His advisors relayed to him the western comments. This one says his is playing Russian roulette. That one says that backing down is fraught with danger, as was appeasing Hitler. Some claim that he has become detached from reality and that his game may bloody both the world and his country.

The czar disdains his rivals and sometimes his allies. It is not true that he is reckless. The recapture of Crimea was a successful test. As was the experiment of military intervention in Syria. He recalls how Barack Obama warned of red lines in Syria and how Sergei Lavrov succeeded in deceiving Washington. Biden, who is cut from the Obama cloth, will not be able to draw a red line on the Russian-Ukrainian border.

Revenge is fun when you are strong.
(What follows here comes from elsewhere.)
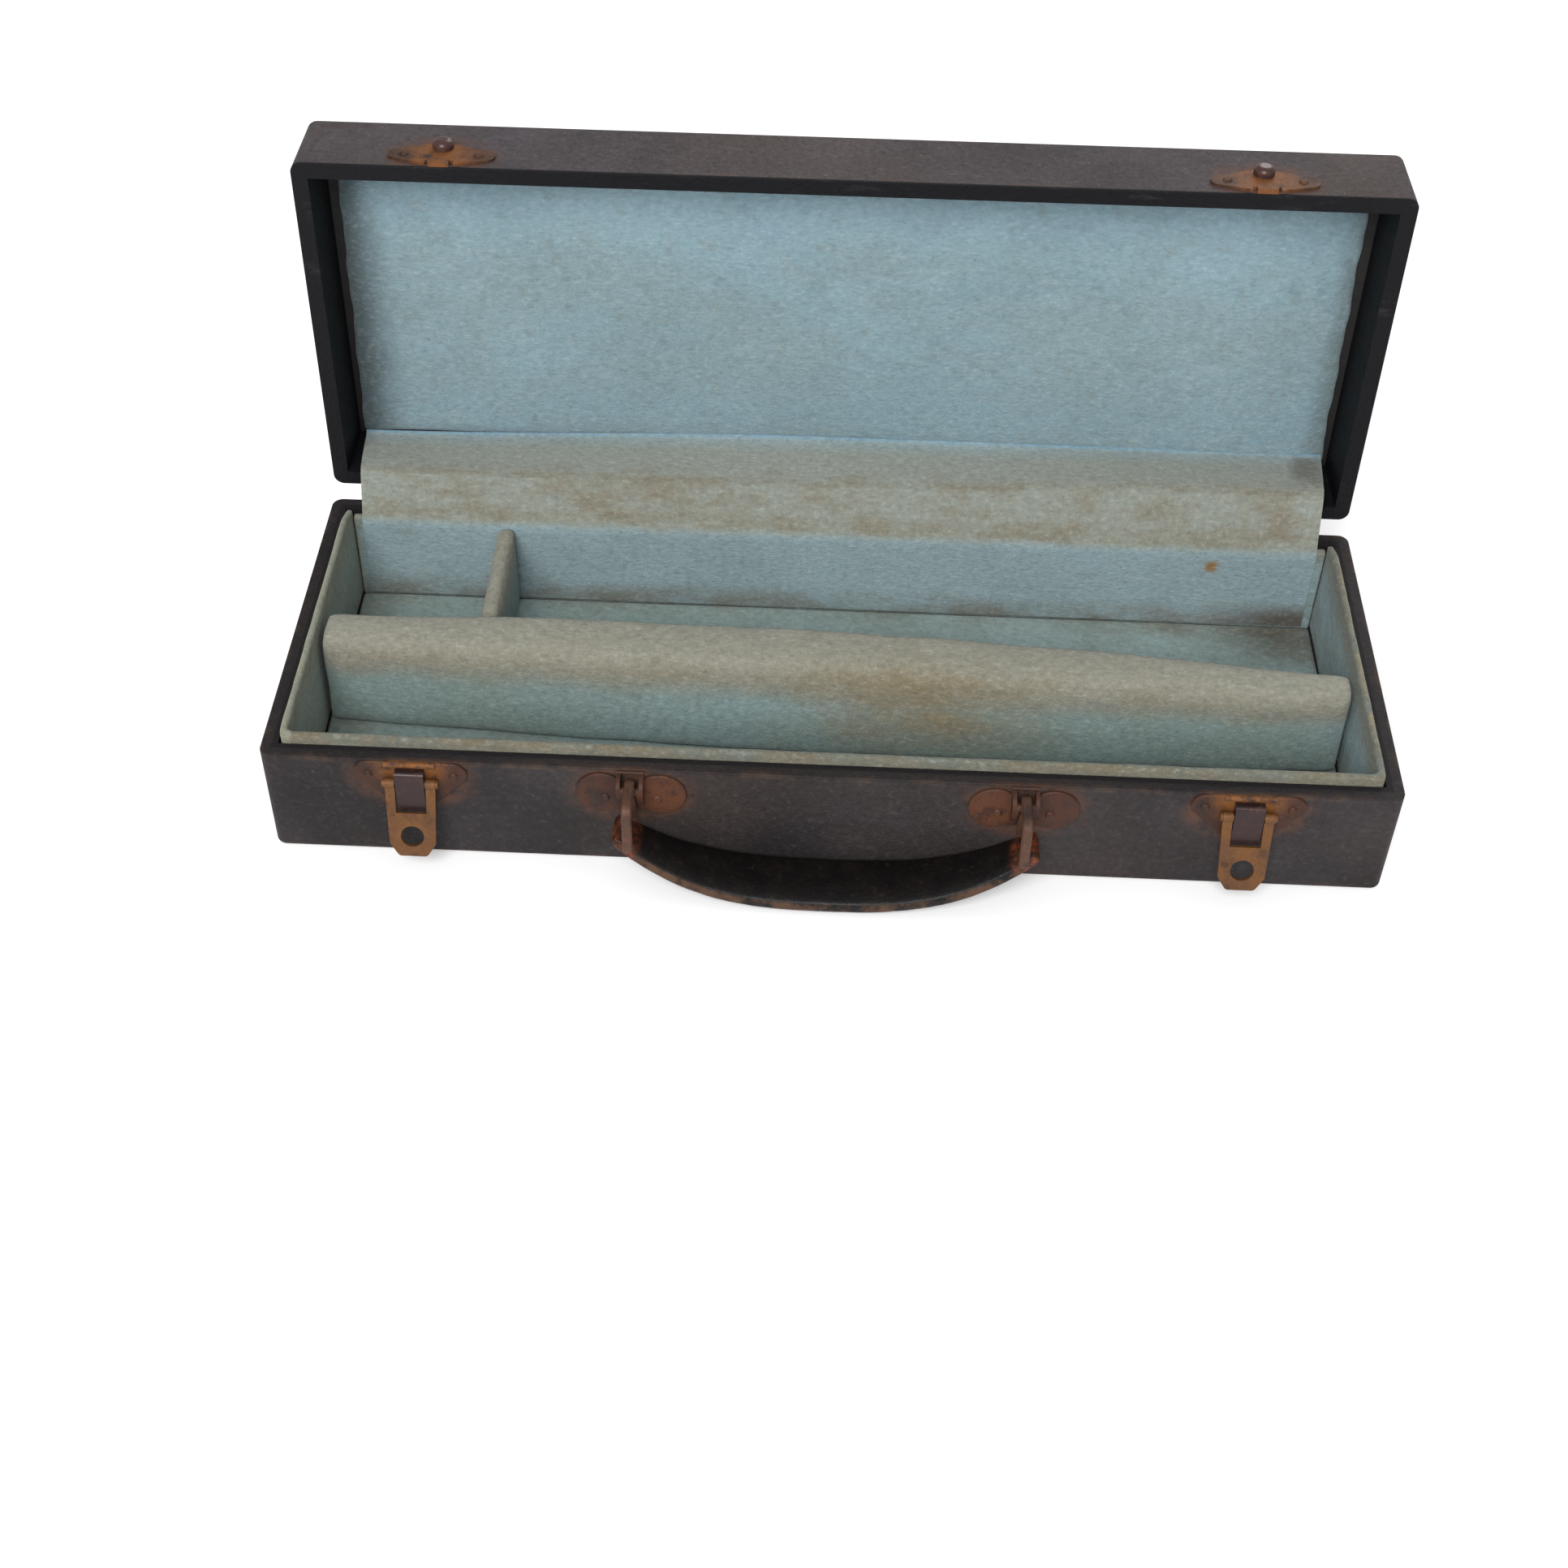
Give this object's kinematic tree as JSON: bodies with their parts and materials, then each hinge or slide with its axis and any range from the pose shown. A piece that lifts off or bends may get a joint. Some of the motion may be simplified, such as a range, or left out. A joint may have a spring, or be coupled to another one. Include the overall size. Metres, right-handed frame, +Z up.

They are abandoning Ukraine. One country withdraws its diplomats and another pulls out its military advisors. It is the time to flee Ukraine. He thinks about the president in Kyiv. A director and an actor. He never imagined that he would be confronted with such a harsh and precise Russian series. He was already living in the mysterious and strict world of the KGB when Volodymyr Zelensky was born.

The battle is decisive. Sitting on his table is his image and another of his country. How hard it is to turn back. He is counting on the Americans' preoccupation with the "Chinese danger". He is counting on the Europeans' fear of rockets and the rumbling of tanks. He will not back down despite the western visits and calls with the US president. The purpose of the major coup is to convince the world that America has lost its bite. That is why he made sure to showcase to the world the Chinese-Russian alliance before pushing the Ukrainian crisis to its climax.

It is a new chapter in the world. If Putin succeeds in turning Ukraine into the new Finland, then why should China continue to keep independent Taiwan as a thorn in its side? If he succeeds in his major coup, then what will the beloved North Korean leader conclude? If the mighty has the right to dictate his choices to his neighbors, then what will Iran, Turkey and all countries, which believe they are being unjustly confined in their current borders, conclude?